Written instruction:
Determine the number of lines containing the word "attach", and state that figure alone.

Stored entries
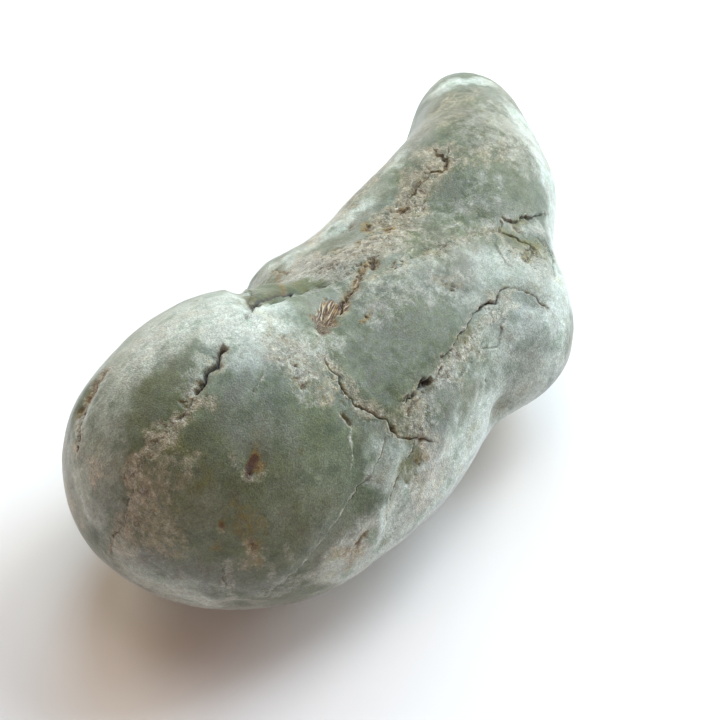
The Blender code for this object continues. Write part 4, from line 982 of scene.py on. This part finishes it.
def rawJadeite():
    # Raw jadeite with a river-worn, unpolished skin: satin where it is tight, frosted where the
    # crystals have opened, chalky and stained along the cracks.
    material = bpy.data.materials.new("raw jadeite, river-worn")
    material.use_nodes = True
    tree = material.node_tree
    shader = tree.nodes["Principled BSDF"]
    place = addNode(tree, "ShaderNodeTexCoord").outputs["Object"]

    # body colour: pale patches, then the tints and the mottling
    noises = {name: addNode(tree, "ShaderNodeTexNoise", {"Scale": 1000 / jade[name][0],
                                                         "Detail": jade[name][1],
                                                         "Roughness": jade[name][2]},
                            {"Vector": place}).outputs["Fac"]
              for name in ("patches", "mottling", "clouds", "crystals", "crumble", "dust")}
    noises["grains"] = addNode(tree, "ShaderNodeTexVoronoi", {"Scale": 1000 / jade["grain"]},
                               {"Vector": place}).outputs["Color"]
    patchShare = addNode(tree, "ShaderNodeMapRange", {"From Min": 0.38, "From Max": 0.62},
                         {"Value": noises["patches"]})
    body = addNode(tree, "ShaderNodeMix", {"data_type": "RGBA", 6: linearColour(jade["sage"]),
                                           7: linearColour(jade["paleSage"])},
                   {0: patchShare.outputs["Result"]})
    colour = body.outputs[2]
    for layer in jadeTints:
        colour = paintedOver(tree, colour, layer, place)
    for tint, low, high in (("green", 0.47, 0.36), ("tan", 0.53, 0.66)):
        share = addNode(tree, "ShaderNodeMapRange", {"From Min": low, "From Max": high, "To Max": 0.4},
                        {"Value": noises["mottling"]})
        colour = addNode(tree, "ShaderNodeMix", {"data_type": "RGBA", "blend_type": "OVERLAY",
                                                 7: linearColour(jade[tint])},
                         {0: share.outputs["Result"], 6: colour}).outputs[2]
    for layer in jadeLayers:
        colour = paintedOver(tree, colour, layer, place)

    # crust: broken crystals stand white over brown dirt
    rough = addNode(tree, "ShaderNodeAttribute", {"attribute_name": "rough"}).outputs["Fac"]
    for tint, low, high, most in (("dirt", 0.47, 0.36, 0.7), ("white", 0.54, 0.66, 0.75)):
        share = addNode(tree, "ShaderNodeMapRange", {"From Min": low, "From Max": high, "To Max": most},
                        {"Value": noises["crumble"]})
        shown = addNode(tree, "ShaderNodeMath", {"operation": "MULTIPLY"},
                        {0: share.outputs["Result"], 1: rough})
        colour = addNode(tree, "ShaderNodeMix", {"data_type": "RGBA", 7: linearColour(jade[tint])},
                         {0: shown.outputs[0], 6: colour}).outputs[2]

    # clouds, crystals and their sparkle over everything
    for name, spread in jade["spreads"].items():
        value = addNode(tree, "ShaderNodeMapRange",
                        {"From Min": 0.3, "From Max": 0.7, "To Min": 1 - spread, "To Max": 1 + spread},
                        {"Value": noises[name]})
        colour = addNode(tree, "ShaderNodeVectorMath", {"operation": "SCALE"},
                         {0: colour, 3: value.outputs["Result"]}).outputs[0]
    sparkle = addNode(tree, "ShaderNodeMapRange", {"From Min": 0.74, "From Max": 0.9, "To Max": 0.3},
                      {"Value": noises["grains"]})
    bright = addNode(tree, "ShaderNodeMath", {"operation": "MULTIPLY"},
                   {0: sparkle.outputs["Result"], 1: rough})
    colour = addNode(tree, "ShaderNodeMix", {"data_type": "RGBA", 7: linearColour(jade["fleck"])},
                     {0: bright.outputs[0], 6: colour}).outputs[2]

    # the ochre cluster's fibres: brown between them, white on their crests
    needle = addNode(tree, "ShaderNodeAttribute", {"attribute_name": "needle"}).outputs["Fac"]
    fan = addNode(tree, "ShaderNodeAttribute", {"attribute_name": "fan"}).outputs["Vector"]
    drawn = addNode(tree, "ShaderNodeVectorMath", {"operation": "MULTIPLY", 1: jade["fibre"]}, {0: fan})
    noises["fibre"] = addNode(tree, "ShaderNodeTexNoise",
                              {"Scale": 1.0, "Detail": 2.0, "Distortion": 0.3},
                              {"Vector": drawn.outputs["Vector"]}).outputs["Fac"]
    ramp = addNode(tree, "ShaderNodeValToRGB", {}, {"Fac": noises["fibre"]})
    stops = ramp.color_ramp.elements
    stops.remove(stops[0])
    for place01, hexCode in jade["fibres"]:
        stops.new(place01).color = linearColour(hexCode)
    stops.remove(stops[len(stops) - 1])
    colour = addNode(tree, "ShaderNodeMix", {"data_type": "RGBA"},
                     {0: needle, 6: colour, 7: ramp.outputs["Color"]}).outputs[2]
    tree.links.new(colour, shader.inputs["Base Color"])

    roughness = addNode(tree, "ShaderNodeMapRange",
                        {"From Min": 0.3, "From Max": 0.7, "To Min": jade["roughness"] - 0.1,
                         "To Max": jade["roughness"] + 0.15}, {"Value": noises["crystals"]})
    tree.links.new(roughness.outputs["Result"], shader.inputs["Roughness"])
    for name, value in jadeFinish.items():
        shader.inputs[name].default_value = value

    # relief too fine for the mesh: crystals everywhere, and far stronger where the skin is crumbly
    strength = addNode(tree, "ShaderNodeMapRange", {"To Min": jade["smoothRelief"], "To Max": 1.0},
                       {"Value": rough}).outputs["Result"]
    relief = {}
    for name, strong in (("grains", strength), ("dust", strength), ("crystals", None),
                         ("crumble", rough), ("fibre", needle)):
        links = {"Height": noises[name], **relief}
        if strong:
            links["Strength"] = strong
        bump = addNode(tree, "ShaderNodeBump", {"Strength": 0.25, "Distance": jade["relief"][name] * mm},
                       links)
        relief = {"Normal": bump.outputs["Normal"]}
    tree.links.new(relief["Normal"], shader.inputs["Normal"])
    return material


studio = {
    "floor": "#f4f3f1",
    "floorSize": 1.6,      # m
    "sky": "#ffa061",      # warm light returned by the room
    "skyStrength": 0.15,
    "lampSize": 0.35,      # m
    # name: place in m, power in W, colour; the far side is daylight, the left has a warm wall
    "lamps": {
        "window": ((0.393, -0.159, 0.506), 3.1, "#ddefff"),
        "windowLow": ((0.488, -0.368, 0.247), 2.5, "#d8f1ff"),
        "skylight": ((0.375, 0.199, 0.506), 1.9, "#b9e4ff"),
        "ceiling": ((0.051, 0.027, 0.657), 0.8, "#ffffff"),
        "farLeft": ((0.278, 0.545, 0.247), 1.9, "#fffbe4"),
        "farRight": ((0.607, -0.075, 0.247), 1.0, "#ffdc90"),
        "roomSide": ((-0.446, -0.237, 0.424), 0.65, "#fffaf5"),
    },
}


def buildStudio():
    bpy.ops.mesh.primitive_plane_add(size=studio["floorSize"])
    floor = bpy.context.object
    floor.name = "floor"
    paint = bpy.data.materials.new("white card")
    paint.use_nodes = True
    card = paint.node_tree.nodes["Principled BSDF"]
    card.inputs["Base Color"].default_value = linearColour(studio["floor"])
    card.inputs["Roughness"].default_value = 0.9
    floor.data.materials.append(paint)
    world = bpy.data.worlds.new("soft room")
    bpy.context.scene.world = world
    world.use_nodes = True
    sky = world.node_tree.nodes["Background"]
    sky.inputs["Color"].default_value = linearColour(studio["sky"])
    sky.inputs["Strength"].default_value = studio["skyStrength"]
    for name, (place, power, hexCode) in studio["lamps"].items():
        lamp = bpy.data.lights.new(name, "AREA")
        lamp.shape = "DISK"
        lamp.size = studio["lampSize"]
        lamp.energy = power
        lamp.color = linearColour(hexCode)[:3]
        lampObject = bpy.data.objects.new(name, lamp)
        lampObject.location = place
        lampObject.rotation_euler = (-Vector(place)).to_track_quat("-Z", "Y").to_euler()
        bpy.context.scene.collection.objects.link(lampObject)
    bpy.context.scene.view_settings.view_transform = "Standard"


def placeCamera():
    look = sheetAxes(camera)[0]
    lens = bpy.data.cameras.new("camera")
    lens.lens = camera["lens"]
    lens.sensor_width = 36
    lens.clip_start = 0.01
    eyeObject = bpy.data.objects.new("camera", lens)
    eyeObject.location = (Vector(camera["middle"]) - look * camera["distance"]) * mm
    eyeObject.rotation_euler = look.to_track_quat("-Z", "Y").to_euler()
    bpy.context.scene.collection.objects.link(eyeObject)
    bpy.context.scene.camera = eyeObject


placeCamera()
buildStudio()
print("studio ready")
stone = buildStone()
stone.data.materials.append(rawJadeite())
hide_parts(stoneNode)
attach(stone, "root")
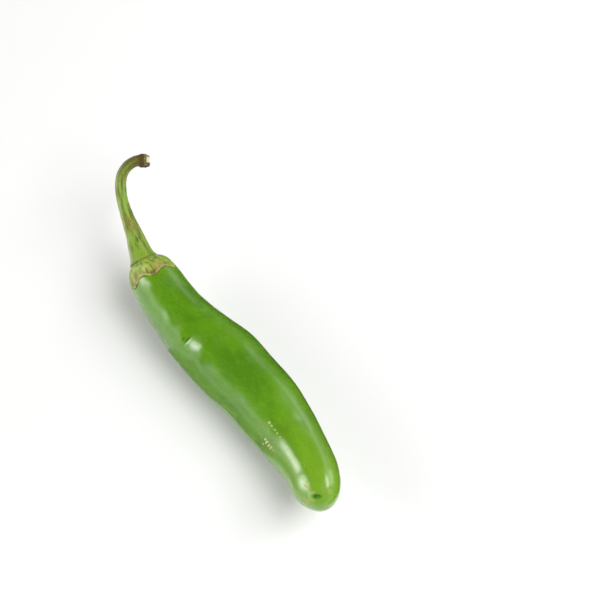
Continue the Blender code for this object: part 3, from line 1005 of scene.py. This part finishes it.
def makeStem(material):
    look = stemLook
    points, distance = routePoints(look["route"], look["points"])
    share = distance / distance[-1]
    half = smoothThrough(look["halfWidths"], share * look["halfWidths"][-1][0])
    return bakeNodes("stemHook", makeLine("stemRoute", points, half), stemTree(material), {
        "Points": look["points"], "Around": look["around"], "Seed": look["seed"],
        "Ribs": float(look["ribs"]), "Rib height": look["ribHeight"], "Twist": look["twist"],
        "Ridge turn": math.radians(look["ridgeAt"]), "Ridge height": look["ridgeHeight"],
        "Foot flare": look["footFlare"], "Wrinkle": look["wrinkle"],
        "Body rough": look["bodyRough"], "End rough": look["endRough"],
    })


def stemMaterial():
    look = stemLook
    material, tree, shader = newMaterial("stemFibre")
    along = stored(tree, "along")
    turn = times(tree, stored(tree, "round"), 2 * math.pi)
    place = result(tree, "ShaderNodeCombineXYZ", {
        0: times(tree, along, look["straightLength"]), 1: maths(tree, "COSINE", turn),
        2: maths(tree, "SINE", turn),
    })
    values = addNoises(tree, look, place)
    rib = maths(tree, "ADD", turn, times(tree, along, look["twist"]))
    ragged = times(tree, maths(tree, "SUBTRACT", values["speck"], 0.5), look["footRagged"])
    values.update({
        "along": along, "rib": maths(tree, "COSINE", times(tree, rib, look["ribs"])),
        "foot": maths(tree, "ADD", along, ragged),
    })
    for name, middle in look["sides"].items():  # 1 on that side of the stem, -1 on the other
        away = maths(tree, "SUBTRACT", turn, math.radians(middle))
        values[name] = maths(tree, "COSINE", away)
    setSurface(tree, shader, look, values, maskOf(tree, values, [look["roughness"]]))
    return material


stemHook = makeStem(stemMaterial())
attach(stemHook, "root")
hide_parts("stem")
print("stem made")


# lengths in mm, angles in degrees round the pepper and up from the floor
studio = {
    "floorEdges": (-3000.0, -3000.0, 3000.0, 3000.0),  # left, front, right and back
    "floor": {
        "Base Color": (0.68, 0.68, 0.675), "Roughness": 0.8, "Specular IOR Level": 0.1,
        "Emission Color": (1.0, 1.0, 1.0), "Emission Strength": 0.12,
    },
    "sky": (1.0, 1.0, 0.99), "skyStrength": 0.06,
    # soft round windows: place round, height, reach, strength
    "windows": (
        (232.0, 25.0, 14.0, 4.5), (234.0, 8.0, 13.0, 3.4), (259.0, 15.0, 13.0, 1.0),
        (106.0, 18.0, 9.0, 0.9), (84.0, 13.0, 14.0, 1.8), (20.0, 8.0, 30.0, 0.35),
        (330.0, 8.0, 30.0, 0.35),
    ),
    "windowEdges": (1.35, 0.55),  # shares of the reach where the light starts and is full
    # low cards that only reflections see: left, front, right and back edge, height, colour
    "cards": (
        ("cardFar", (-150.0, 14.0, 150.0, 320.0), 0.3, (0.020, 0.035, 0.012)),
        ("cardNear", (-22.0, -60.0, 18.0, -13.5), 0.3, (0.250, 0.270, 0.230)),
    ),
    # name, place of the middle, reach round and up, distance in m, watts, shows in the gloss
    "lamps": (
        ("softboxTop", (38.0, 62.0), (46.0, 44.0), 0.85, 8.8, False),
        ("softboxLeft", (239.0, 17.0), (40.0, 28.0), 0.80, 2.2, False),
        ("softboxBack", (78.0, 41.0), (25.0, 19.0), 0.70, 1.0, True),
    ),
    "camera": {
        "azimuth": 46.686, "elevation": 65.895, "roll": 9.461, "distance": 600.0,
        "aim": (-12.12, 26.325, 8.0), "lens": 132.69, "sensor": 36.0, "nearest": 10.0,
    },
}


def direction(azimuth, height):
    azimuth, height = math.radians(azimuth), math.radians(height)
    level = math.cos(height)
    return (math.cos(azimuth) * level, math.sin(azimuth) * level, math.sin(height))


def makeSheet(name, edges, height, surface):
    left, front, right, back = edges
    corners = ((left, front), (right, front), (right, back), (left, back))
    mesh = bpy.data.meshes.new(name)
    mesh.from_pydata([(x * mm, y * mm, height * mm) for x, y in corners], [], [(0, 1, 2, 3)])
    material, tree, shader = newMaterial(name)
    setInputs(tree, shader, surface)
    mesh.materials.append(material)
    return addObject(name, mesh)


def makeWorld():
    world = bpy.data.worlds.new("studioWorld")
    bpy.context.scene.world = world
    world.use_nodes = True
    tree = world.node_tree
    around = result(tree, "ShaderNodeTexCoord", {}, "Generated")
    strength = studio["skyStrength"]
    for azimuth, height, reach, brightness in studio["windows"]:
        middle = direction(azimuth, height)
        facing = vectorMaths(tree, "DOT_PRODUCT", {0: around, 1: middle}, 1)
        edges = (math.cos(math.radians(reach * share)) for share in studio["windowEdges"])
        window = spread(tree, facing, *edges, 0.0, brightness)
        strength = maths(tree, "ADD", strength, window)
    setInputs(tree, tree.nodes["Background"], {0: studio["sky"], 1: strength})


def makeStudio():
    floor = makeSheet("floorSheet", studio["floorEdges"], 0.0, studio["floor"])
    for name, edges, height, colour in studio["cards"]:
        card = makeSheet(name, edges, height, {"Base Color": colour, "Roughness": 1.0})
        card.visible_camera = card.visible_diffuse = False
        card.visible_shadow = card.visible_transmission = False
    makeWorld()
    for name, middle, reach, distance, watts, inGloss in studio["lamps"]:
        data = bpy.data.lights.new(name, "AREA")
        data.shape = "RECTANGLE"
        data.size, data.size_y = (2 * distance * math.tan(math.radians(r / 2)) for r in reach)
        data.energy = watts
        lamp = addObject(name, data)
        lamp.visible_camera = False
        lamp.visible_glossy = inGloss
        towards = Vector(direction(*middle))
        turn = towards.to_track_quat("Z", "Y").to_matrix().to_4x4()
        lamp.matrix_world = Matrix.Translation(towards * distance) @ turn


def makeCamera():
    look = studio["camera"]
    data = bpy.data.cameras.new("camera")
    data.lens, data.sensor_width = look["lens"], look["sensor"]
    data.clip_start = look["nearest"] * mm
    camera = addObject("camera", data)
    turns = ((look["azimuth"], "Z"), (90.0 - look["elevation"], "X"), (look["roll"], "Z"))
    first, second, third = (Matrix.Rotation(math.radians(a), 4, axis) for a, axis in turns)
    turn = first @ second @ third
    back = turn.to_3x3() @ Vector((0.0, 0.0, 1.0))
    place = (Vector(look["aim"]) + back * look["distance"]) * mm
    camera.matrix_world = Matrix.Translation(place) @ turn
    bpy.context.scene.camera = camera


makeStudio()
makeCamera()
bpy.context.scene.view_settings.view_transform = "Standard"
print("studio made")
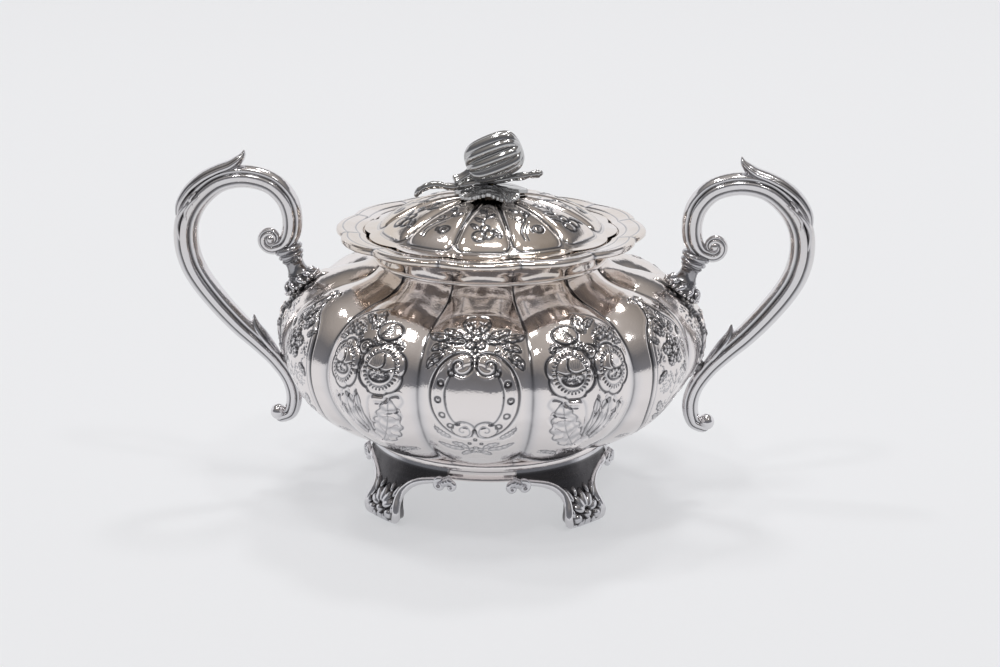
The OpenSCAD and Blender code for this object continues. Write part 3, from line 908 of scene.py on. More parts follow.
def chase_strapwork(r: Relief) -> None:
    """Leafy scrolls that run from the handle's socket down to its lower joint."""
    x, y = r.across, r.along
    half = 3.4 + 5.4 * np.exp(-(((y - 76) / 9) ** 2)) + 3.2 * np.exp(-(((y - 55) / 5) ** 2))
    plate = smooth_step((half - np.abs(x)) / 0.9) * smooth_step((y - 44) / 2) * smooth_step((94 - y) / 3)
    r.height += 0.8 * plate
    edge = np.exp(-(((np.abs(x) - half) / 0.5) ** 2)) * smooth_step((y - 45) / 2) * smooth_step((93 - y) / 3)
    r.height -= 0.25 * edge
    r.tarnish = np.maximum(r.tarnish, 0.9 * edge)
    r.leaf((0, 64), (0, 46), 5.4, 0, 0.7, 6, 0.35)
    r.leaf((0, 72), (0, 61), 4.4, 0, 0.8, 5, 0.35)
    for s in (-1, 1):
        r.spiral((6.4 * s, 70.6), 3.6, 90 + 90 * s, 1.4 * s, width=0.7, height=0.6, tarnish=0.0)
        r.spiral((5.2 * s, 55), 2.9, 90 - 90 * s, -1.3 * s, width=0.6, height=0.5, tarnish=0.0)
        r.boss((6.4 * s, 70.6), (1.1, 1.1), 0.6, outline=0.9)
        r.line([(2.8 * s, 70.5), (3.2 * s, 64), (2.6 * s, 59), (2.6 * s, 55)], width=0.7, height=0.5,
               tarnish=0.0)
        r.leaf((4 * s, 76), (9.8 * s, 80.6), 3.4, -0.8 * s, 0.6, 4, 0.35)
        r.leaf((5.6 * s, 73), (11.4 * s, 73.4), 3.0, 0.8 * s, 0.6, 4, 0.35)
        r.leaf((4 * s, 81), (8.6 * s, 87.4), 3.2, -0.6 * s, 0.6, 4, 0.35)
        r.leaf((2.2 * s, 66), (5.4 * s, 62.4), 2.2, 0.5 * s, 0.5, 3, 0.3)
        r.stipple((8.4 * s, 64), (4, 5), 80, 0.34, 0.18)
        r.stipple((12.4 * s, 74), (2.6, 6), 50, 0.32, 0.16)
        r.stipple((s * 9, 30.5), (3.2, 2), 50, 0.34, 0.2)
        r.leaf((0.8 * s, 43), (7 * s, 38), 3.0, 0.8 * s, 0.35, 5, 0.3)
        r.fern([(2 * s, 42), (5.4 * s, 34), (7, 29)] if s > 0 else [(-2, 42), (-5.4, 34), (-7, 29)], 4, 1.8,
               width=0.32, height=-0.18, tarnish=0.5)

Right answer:
2